= WHAT TO DO =
Output the data below in full, byte for byte. Nothing may differ.

^^^^^^^^^^^^^^^^

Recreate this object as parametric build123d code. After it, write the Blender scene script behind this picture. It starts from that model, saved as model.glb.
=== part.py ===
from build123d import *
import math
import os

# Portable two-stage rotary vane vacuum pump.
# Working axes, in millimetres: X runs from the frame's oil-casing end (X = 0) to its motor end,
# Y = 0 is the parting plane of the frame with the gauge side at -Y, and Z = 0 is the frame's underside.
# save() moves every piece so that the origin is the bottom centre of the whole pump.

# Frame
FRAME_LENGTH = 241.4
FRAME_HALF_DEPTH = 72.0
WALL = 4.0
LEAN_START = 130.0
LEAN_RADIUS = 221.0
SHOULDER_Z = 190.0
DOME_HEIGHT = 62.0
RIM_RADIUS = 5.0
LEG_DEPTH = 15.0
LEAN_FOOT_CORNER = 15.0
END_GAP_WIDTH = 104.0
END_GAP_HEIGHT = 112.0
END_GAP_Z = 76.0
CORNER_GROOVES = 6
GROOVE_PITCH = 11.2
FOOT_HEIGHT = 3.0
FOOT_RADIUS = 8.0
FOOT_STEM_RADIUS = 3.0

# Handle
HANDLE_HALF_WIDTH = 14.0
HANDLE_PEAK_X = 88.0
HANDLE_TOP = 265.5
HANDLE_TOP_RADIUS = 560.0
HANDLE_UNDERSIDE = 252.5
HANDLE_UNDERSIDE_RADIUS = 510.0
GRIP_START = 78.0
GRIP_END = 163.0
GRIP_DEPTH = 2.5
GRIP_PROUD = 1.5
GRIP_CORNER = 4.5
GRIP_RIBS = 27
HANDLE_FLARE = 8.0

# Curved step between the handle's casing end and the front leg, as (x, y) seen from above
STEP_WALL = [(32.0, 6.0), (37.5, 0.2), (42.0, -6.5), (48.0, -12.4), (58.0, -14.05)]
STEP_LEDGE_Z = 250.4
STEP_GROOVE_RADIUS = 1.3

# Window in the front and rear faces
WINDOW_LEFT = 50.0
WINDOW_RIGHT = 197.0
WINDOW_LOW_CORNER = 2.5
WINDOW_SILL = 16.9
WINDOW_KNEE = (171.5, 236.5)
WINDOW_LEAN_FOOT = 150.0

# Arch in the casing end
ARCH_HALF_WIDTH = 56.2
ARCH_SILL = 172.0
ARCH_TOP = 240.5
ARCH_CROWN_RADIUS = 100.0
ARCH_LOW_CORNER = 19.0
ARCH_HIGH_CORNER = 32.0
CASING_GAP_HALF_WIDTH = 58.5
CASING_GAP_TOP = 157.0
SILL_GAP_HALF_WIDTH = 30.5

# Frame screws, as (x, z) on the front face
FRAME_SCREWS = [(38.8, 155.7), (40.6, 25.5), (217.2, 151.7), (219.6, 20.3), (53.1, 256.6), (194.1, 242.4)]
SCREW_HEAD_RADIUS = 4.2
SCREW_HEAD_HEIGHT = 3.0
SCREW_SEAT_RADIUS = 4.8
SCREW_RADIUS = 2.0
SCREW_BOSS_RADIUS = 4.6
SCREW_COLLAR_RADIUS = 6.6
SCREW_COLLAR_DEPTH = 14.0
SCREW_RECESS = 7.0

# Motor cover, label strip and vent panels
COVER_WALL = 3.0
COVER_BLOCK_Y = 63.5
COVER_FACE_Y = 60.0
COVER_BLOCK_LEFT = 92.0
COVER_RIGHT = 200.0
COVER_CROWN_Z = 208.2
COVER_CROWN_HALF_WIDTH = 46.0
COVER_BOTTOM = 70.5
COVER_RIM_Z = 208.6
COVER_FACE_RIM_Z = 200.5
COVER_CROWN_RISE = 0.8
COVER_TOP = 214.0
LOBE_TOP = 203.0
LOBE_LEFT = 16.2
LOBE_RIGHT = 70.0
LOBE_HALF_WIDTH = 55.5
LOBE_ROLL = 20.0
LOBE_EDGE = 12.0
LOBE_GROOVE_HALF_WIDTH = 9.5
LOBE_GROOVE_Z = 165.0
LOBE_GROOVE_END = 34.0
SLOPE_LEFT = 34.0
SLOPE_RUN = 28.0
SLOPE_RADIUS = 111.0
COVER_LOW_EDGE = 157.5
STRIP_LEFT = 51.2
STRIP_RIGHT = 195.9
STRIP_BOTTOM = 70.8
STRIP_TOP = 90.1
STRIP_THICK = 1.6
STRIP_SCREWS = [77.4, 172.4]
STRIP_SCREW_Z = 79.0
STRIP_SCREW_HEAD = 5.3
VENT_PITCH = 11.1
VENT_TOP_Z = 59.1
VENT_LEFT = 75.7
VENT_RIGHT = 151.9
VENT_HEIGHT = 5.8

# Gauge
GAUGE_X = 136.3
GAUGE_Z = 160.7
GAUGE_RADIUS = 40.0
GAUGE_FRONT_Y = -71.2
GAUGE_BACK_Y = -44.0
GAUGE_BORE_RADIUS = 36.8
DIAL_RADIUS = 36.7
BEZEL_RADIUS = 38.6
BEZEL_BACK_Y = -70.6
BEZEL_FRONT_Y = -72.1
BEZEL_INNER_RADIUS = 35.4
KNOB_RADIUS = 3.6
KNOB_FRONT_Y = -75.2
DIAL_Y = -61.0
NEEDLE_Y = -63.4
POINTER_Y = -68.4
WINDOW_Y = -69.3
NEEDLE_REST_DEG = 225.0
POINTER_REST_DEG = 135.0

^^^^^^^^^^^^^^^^

= FULL RESPONSE =
Recreate this object as parametric build123d code. After it, write the Blender scene script behind this picture. It starts from that model, saved as model.glb.
=== part.py ===
from build123d import *
import math
import os

# Portable two-stage rotary vane vacuum pump.
# Working axes, in millimetres: X runs from the frame's oil-casing end (X = 0) to its motor end,
# Y = 0 is the parting plane of the frame with the gauge side at -Y, and Z = 0 is the frame's underside.
# save() moves every piece so that the origin is the bottom centre of the whole pump.

# Frame
FRAME_LENGTH = 241.4
FRAME_HALF_DEPTH = 72.0
WALL = 4.0
LEAN_START = 130.0
LEAN_RADIUS = 221.0
SHOULDER_Z = 190.0
DOME_HEIGHT = 62.0
RIM_RADIUS = 5.0
LEG_DEPTH = 15.0
LEAN_FOOT_CORNER = 15.0
END_GAP_WIDTH = 104.0
END_GAP_HEIGHT = 112.0
END_GAP_Z = 76.0
CORNER_GROOVES = 6
GROOVE_PITCH = 11.2
FOOT_HEIGHT = 3.0
FOOT_RADIUS = 8.0
FOOT_STEM_RADIUS = 3.0

# Handle
HANDLE_HALF_WIDTH = 14.0
HANDLE_PEAK_X = 88.0
HANDLE_TOP = 265.5
HANDLE_TOP_RADIUS = 560.0
HANDLE_UNDERSIDE = 252.5
HANDLE_UNDERSIDE_RADIUS = 510.0
GRIP_START = 78.0
GRIP_END = 163.0
GRIP_DEPTH = 2.5
GRIP_PROUD = 1.5
GRIP_CORNER = 4.5
GRIP_RIBS = 27
HANDLE_FLARE = 8.0

# Curved step between the handle's casing end and the front leg, as (x, y) seen from above
STEP_WALL = [(32.0, 6.0), (37.5, 0.2), (42.0, -6.5), (48.0, -12.4), (58.0, -14.05)]
STEP_LEDGE_Z = 250.4
STEP_GROOVE_RADIUS = 1.3

# Window in the front and rear faces
WINDOW_LEFT = 50.0
WINDOW_RIGHT = 197.0
WINDOW_LOW_CORNER = 2.5
WINDOW_SILL = 16.9
WINDOW_KNEE = (171.5, 236.5)
WINDOW_LEAN_FOOT = 150.0

# Arch in the casing end
ARCH_HALF_WIDTH = 56.2
ARCH_SILL = 172.0
ARCH_TOP = 240.5
ARCH_CROWN_RADIUS = 100.0
ARCH_LOW_CORNER = 19.0
ARCH_HIGH_CORNER = 32.0
CASING_GAP_HALF_WIDTH = 58.5
CASING_GAP_TOP = 157.0
SILL_GAP_HALF_WIDTH = 30.5

# Frame screws, as (x, z) on the front face
FRAME_SCREWS = [(38.8, 155.7), (40.6, 25.5), (217.2, 151.7), (219.6, 20.3), (53.1, 256.6), (194.1, 242.4)]
SCREW_HEAD_RADIUS = 4.2
SCREW_HEAD_HEIGHT = 3.0
SCREW_SEAT_RADIUS = 4.8
SCREW_RADIUS = 2.0
SCREW_BOSS_RADIUS = 4.6
SCREW_COLLAR_RADIUS = 6.6
SCREW_COLLAR_DEPTH = 14.0
SCREW_RECESS = 7.0

# Motor cover, label strip and vent panels
COVER_WALL = 3.0
COVER_BLOCK_Y = 63.5
COVER_FACE_Y = 60.0
COVER_BLOCK_LEFT = 92.0
COVER_RIGHT = 200.0
COVER_CROWN_Z = 208.2
COVER_CROWN_HALF_WIDTH = 46.0
COVER_BOTTOM = 70.5
COVER_RIM_Z = 208.6
COVER_FACE_RIM_Z = 200.5
COVER_CROWN_RISE = 0.8
COVER_TOP = 214.0
LOBE_TOP = 203.0
LOBE_LEFT = 16.2
LOBE_RIGHT = 70.0
LOBE_HALF_WIDTH = 55.5
LOBE_ROLL = 20.0
LOBE_EDGE = 12.0
LOBE_GROOVE_HALF_WIDTH = 9.5
LOBE_GROOVE_Z = 165.0
LOBE_GROOVE_END = 34.0
SLOPE_LEFT = 34.0
SLOPE_RUN = 28.0
SLOPE_RADIUS = 111.0
COVER_LOW_EDGE = 157.5
STRIP_LEFT = 51.2
STRIP_RIGHT = 195.9
STRIP_BOTTOM = 70.8
STRIP_TOP = 90.1
STRIP_THICK = 1.6
STRIP_SCREWS = [77.4, 172.4]
STRIP_SCREW_Z = 79.0
STRIP_SCREW_HEAD = 5.3
VENT_PITCH = 11.1
VENT_TOP_Z = 59.1
VENT_LEFT = 75.7
VENT_RIGHT = 151.9
VENT_HEIGHT = 5.8

# Gauge
GAUGE_X = 136.3
GAUGE_Z = 160.7
GAUGE_RADIUS = 40.0
GAUGE_FRONT_Y = -71.2
GAUGE_BACK_Y = -44.0
GAUGE_BORE_RADIUS = 36.8
DIAL_RADIUS = 36.7
BEZEL_RADIUS = 38.6
BEZEL_BACK_Y = -70.6
BEZEL_FRONT_Y = -72.1
BEZEL_INNER_RADIUS = 35.4
KNOB_RADIUS = 3.6
KNOB_FRONT_Y = -75.2
DIAL_Y = -61.0
NEEDLE_Y = -63.4
POINTER_Y = -68.4
WINDOW_Y = -69.3
NEEDLE_REST_DEG = 225.0
POINTER_REST_DEG = 135.0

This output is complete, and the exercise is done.